Accept.  Reference to the IANA regsitry as a normative reference in
Clause 2, but see the disposition of the second comment from Norway.

5) The IANA charset registry should be the source of collection labels
   and associated definitions instead of the referenced collections
   document from IANA.

Accept in principle.  However, Clause 8.7 is intended to allow 
charasets in the IANA charset registry already.

2. Japan

1) Drop grapheme clusters from the first version of this part since
   they make both standardization and implementations significantly

Accept.  As a result, the phrase "grapheme cluster" should not be used
in this standard.

The project editor is instructed to add a note that this part of 19757
can handle combining characters but cannot detect impermissible
combinations of base characters and combining characters (e.g., "b"
followed by the accent character).

Moreover, the upcoming FCD should provide a mechanism for
normalization as a pre-processor.  Users are allowed to specify which
normalization algorithm, or no normalization (default), shall be
applied, while implementations are allowed to skip normalization.
"W3C Character model for the Wold-Wide Web 1.0 (funamentals)" and
"Unicode Normalization Forms" (Unicode Standard Annex #15) shall be
referenced informatively so that any of the normalizations from W3C
and Unicode can be specified.

2) Introduce foreign elements and attributes using NVDL

The project editor is instructed to provide two sets of schemas: one
in RELAX NG and another using the combination of RELAX NG and NVDL.
Both schemas are normative.  No matter which of the two schemas is
used, validation results are guaranteed to be the same.  CRDL
mplementors are not required to implement NVDL.

3. Norway

1) Please be consistent with terminology of ISO 10646 on repertoires

Use "Repertoire" rather than "collection", because collections as
defined in 10646 does not have kernel/hull and also because the name
of this part is "Character Repertoire Description Language".  The
definition of "repertoire" in this part shall be consistent with
(though not identical to) that in 10646.

2) References to non ISO or IEC standards need clearance.

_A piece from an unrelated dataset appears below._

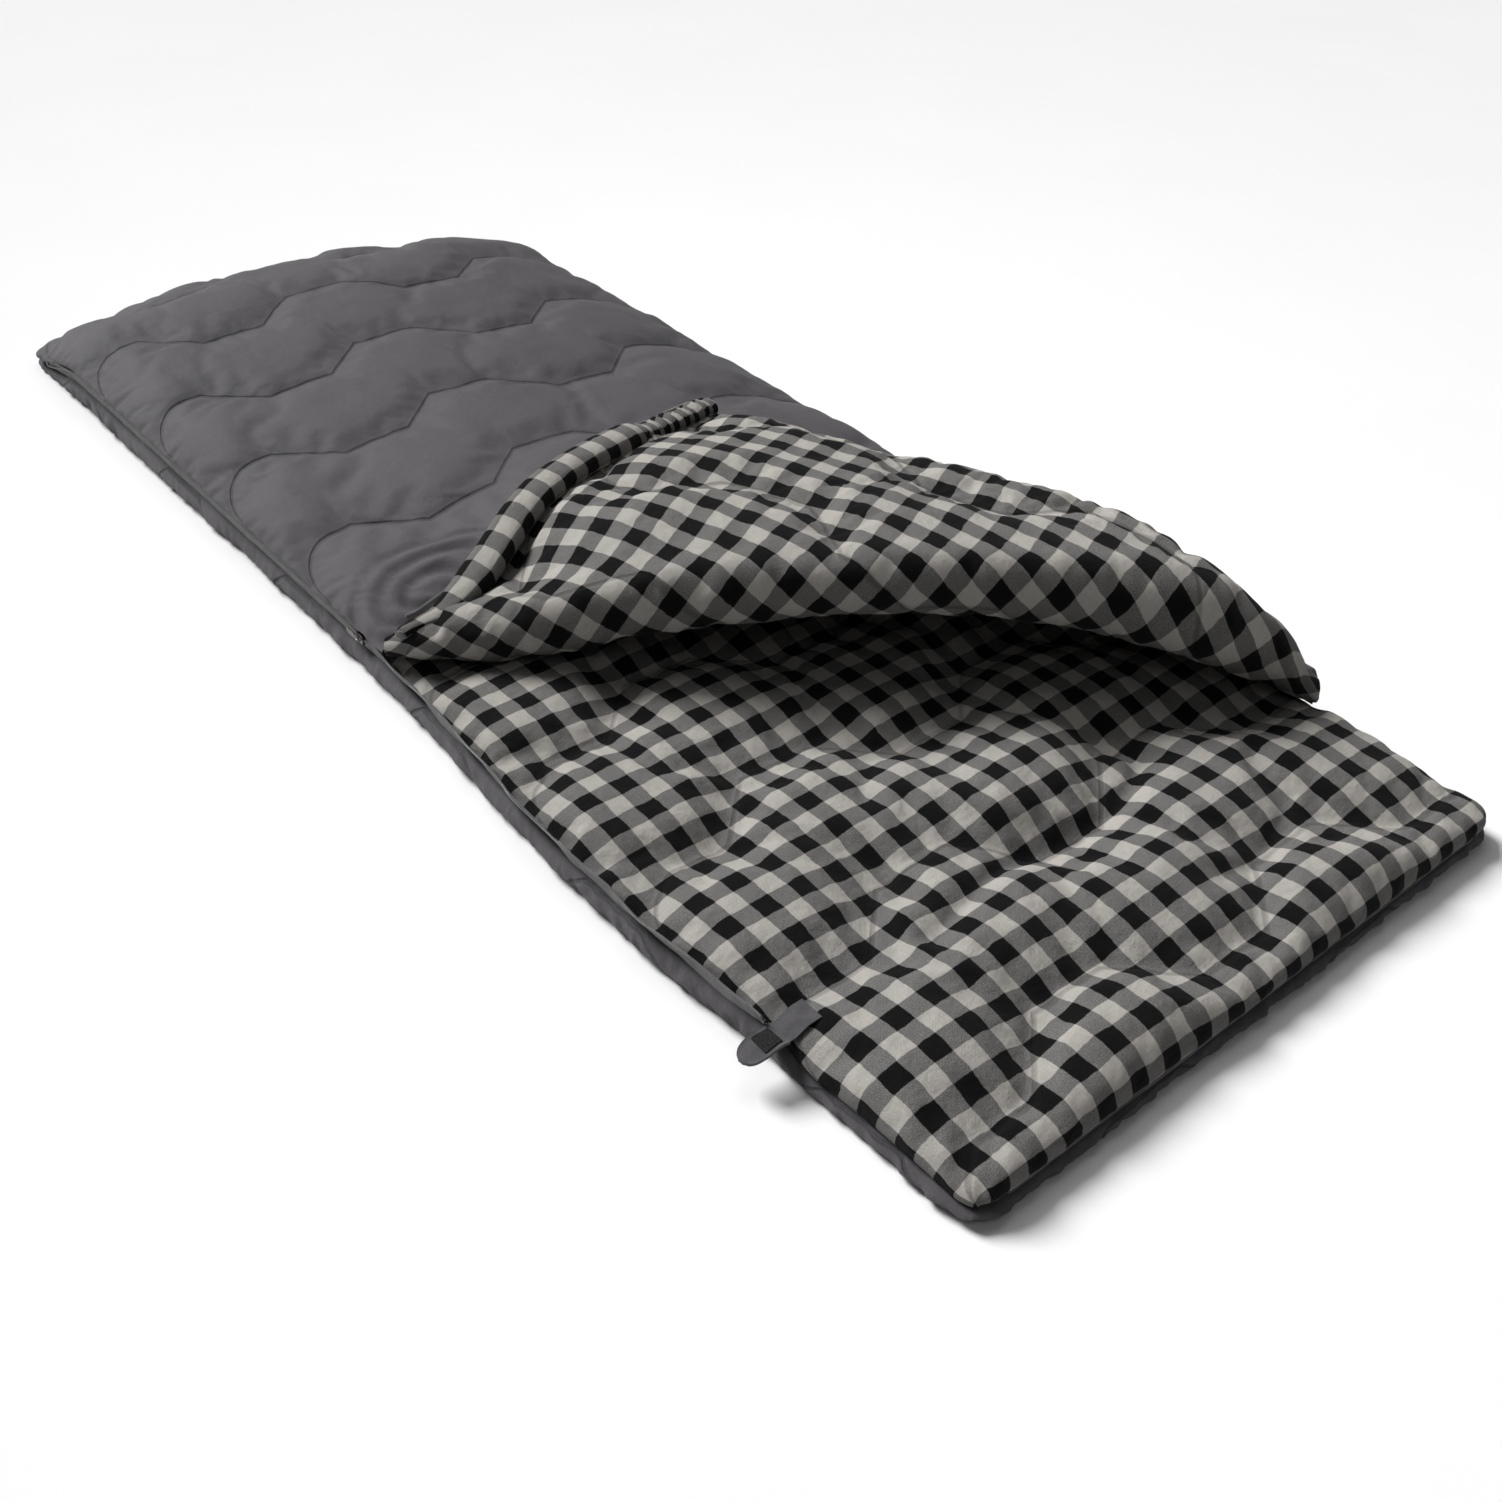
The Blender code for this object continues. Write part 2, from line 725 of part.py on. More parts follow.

In response to other comments, references to W3C, Unicode, and IANA
are mandatory.  Moreover, several standards from SC34 already
reference to W3C and Unicode normatively.  However, the project editor
is instructed to make sure if a normative reference to the IANA
charset registry is allowed.

3) The ISO 10646 term "collection" does not include Unicode grapheme

Accept.  Drop grapheme clusters.

4) The term "character" is not the same in ISO 10646 and Unicode.

Accept, we normatively reference to 10646 (but not Unicode) for the
definition of characters.

5) We propose that terms that are used in this standard is based on
   other ISO standards.

Accept in principle.  Since grapheme clusters are dropped, the terms
in this part of 19757 are expected to be consistent with other ISO

6) That the regular expression definition varies from one Unicode
   version to another makes it difficult to use in an ISO standard.

Unfortunately, SC34 is handling XML, which is based on Unicode.  As a
result, it is not possible to stop using Unicode regular expressions
without dropping important features.

Clause 8.2 is intended to ensure that implementations can report an
error when they cannot use appropriate versions of Unicode.  However, 
Clause 8.2 does not refer to maxUcsVersion but refers to 
minUcsVersion only.  Clause 8.2 shall refer to maxUcsVersion.

The project editor is instructed to reference to regular expressions
of "XQuery 1.0 and XPath 2.0 Functions and Operators" from W3C rather
than XML Schema Part 2.  However, the project editor is instructed to
impose restrictions on regular expressions, as deemed necessarily.